D’altra parte, con la sentenza n. 79 del 2022, depositata il 28 marzo 2022, la Corte costituzionale ha rimosso l’impedimento alla costituzione di rapporti civili con i parenti dell’adottante (art. 55 della legge n. 184 del 1983, in relazione all’art. 300, secondo comma, cod. civ.), intervenendo su uno snodo centrale della disciplina dell’adozione in casi particolari, all’insegna della piena attuazione del principio di unità dello stato di figlio.

In seguito a tale sentenza, dunque, anche l’adozione del minore in casi particolari produce effetti pieni e fa nascere relazioni di parentela con i familiari dell’adottante. Al pari dell’adozione “ordinaria” del minore di cui agli artt. 6 e ss. della legge n. 184 del 1983, l’adozione in casi particolari non si limita a costituire il rapporto di filiazione con l’adottante, ma fa entrare l’adottato nella famiglia dell’adottante.
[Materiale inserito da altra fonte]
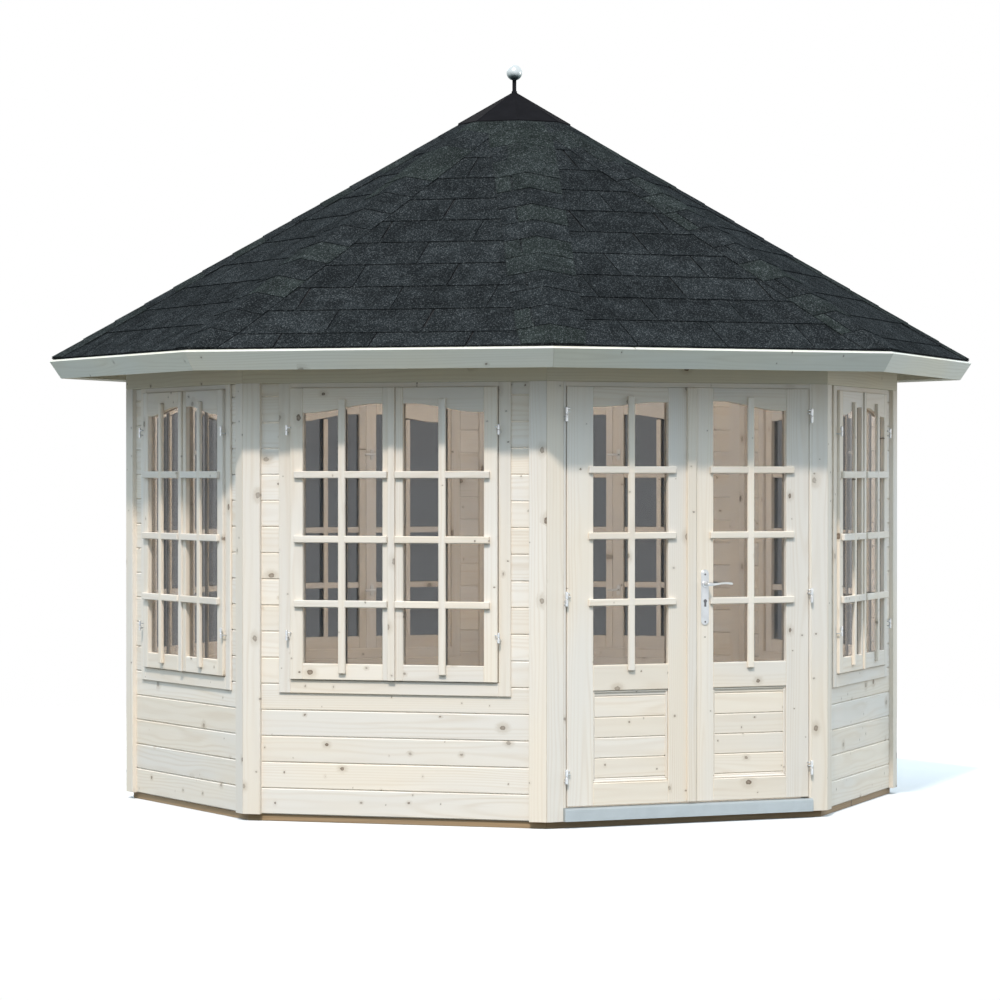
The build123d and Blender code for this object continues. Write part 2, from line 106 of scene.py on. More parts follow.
class Part:
    """Collects the boards of one piece; each has its own grain coordinates and tone."""

    def __init__(self, seed):
        self.verts = []
        self.faces = []
        self.grain = []
        self.tone = []
        self.smooth = []
        self.rng = random.Random(seed)

    def add(self, n, pts, faces, along="u", smooth=False, tone=None):
        """pts are (u, a, z) of wall n; along names the axis that the grain follows."""
        rng = self.rng
        base = len(self.verts)
        axis = {"u": 0, "a": 1, "z": 2}[along]
        side = [i for i in (0, 1, 2) if i != axis]
        span = [max(p[i] for p in pts) - min(p[i] for p in pts) for i in range(3)]
        mid = [(max(p[i] for p in pts) + min(p[i] for p in pts)) / 2 for i in range(3)]
        if span[side[0]] < span[side[1]]:
            side.reverse()
        shift = rng.uniform(0, 60)
        pith_y = rng.uniform(-0.05, 0.05)
        pith_z = rng.choice((-1, 1)) * rng.uniform(0.025, 0.11)
        value = rng.random() if tone is None else tone
        for p in pts:
            self.verts.append(world(n, *p))
            self.grain.append((
                p[axis] + shift,
                p[side[0]] - mid[side[0]] + pith_y,
                p[side[1]] - mid[side[1]] + pith_z,
            ))
            self.tone.append(value)
        for f in faces:
            self.faces.append([base + i for i in f])
            self.smooth.append(smooth)

    def board(self, n, u, a, z, along="u", c=0.0015, tone=None):
        """A box with narrow chamfers on all its edges; u, a and z are (low, high)."""
        pts = []
        index = {}
        lo_hi = (sorted(u), sorted(a), sorted(z))
        c = min([c] + [(h - l) * 0.45 for l, h in lo_hi])
        for corner in range(8):
            pick = [(corner >> i) & 1 for i in range(3)]
            for face_axis in range(3):
                p = []
                for i in range(3):
                    low, high = lo_hi[i]
                    if i == face_axis:
                        p.append(high if pick[i] else low)
                    else:
                        p.append(high - c if pick[i] else low + c)
                index[corner, face_axis] = len(pts)
                pts.append(tuple(p))
        faces = []
        for ax in range(3):
            b, d = [i for i in range(3) if i != ax]
            for bit in (0, 1):
                around = ((0, 0), (1, 0), (1, 1), (0, 1))
                faces.append([index[(bit << ax) | (x << b) | (y << d), ax] for x, y in around])
            for bb in (0, 1):
                for dd in (0, 1):
                    k0 = (bb << b) | (dd << d)
                    k1 = k0 | (1 << ax)
                    faces.append([index[k0, b], index[k1, b], index[k1, d], index[k0, d]])
        for corner in range(8):
            faces.append([index[corner, i] for i in range(3)])
        self.add(n, pts, faces, along, tone=tone)

    def plank(self, n, outline, a, along="u", c=0.002, tone=None):
        """A board of any outline (u, z), with chamfers on both faces."""
        a0, a1 = sorted(a)
        inner = inset(outline, c)
        rings = [(a0, inner), (a0 + c, outline), (a1 - c, outline), (a1, inner)]
        pts = [(p[0], ra, p[1]) for ra, ring in rings for p in ring]
        self.add(n, pts, skin(len(outline), 4), along, tone=tone)

    def hip_bar(self, n, section, gap=0.0004, tone=None):
        """A bar along wall n with (a, z) section, mitred at the two hips."""
        back = gap / HIP
        pts = [(-(a * T - back), a, z) for a, z in section]
        pts += [(a * T - back, a, z) for a, z in section]
        self.add(n, pts, skin(len(section)), "u", tone=tone)

    def turn(self, n, centre, axis, profile, segments=16):
        """A piece turned on an axis (a or z) through centre; profile is (radius, place) pairs."""
        u, v = centre
        pts = []
        for r, t in profile:
            for i in range(segments):
                g = 2 * math.pi * i / segments
                p, q = r * math.cos(g), r * math.sin(g)
                pts.append((u + p, v + q, t) if axis == "z" else (u + p, t, v + q))
        self.add(n, pts, skin(segments, len(profile)), "u", smooth=True)

    def sweep(self, n, stations, segments=14):
        """A grip along u: stations are (u, a, z, half depth, half height)."""
        pts = []
        for u, a, z, deep, high in stations:
            for i in range(segments):
                g = 2 * math.pi * i / segments
                pts.append((u, a + deep * math.cos(g), z + high * math.sin(g)))
        self.add(n, pts, skin(segments, len(stations)), "u", smooth=True)

    def make(self, name, body, material, replaced=()):
        """Builds the piece, rides it on its body and says which CAD nodes it stands for."""
        mesh = bpy.data.meshes.new(name)
        mesh.from_pydata(self.verts, [], self.faces)
        grain = mesh.attributes.new("grain", "FLOAT_VECTOR", "POINT")
        grain.data.foreach_set("vector", [x for g in self.grain for x in g])
        tone = mesh.attributes.new("tone", "FLOAT", "POINT")
        tone.data.foreach_set("value", self.tone)
        mesh.polygons.foreach_set("use_smooth", self.smooth)
        fix_normals(mesh)
        mesh.materials.append(material)
        obj = bpy.data.objects.new(name, mesh)
        bpy.context.scene.collection.objects.link(obj)
        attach(obj, body)
        if replaced:
            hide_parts(*replaced)
        return obj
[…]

L’adottato acquista dunque lo stato di figlio dell’adottante.

Quanto infine alla ulteriore circostanza problematica, sotto un profilo applicativo, secondo cui la disciplina dell’adozione in casi particolari richiede, ex art. 46 della legge n. 184 del 1983, ai fini del perfezionamento della procedura, l’assenso del genitore biologico, il quale potrebbe non prestarlo in situazioni di sopravvenuta crisi della coppia, le Sezioni unite hanno evidenziato che l’effetto ostativo del dissenso dell’unico genitore biologico all’adozione del genitore sociale può e deve essere valutato esclusivamente sotto il profilo della conformità all’interesse del minore, secondo il modello del dissenso al riconoscimento.

In altri termini, è possibile superare la rilevanza ostativa del dissenso all’adozione in casi particolari ai sensi della lettera d), tenendo conto che il contrasto non rischia soltanto di vanificare l'acquisto di un legame ulteriore rispetto a quello che il minore ha con la famiglia di origine, ma anche di sacrificare uno dei rapporti sorti all'interno della famiglia nella quale il bambino è cresciuto, privandolo di un apporto che potrebbe invece essere fondamentale per la sua crescita e il suo sviluppo.

In questa prospettiva, il genitore biologico potrebbe negare l'assenso all'adozione del partner solo nell'ipotesi in cui quest'ultimo non abbia intrattenuto alcun rapporto di affetto e di cura nei confronti del nato, oppure abbia partecipato solo al progetto di procreazione ma abbia poi abbandonato il partner e il minore.